Kenneth H. Beer - Executive Vice President, Chief Financial Officer

Management

No, that's fair. I mean, certainly, those numbers have come down, but, as Dave highlighted, it's really the price – the gas price side that's the bigger driver. And not wanting to add to the oversupply situation in the next three, six, nine months, our thought was, let's go ahead and step back and use this time to prepare for the Utica development program, but not initiate it in the face of, as was highlighted, very unattractive differentials that we do expect to get better. So no reason to rush now, when in 12 months or 18 months we feel like we could see, at least, in our minds, a material change on the differential side. David H. Welch - Chairman, President & Chief Executive Officer: And just tactically, we've chosen to put our capital into projects that throw off as much cash as possible over the shortest period of time. And so that's another reason that we've really tilted everything to the deepwater right now. We do have developments to do. And these developments are low-risk. They provide a high return and they also provide immediate cash.

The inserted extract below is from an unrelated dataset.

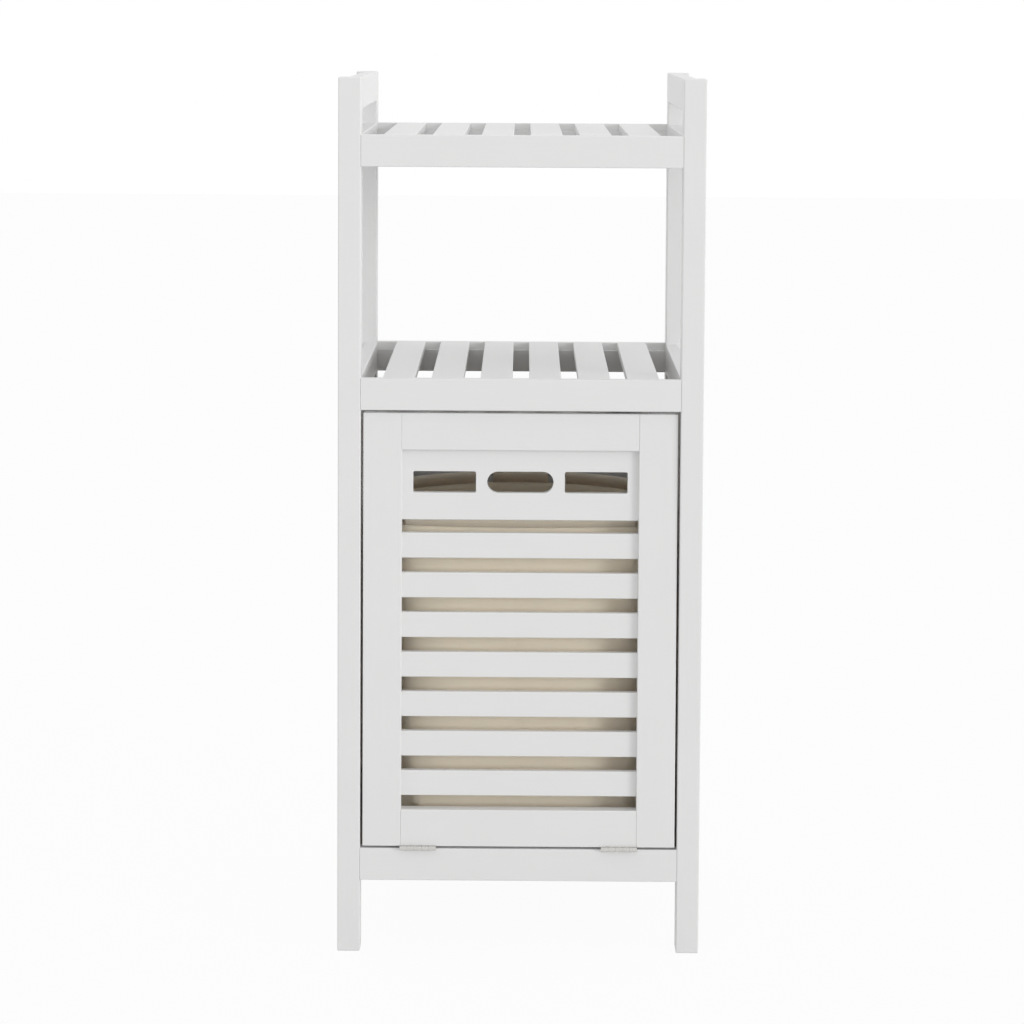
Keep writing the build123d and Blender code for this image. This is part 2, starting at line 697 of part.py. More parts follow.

Kenneth H. Beer - Executive Vice President, Chief Financial Officer

Management

Yeah, and really to that point, Patrick, as Dave pointed out, the Gulf of Mexico production is very high-margin, whereas right now the Appalachian production, they've done a very good job of keeping production pretty flat with no extra wells. But the margin there, because of the differential and because particularly in the Marcellus, the low prices that you're experiencing out of the liquids side, it just seems like push capital to where we're getting a high-margin on our production, just makes a lot more sense. And so that's why we've just diverted capital to those projects.

Patrick Bryan Rigamer - Seaport Global Securities LLC

Analyst · Patrick Rigamer from Seaport Global Securities. Your line is open

Okay. Appreciate the color. And then just quickly on the model, gas and NGL, as a percent of total production, were up a little bit this quarter. I'm assuming that's just because of the prior-period true-up; and going forward, kind of, return to what it was like over the prior quarters? David H. Welch - Chairman, President & Chief Executive Officer: Yeah. That's a fair observation. And, in fact, as you get into the fourth quarter with Cardona #6 coming on, that – I think you'll see even more of a waiting towards oil. So not only do you have, kind of, the catch-up behind you in the second quarter, but by the fourth quarter, I expect that number to be up higher.

Patrick Bryan Rigamer - Seaport Global Securities LLC

Analyst · Patrick Rigamer from Seaport Global Securities. Your line is open

Okay. Great. Thanks. David H. Welch - Chairman, President & Chief Executive Officer: Thanks, Patrick.

Operator

Operator

There are no further questions at this this time. Mr. Welch, I turn the call back to you. David H. Welch - Chairman, President & Chief Executive Officer: Okay. Thanks, everyone, for joining the call. And we appreciate you being here, so long.

Kenneth H. Beer - Executive Vice President, Chief Financial Officer

Management

Thank you.

Operator

Operator

This concludes today's conference call. You may now disconnect.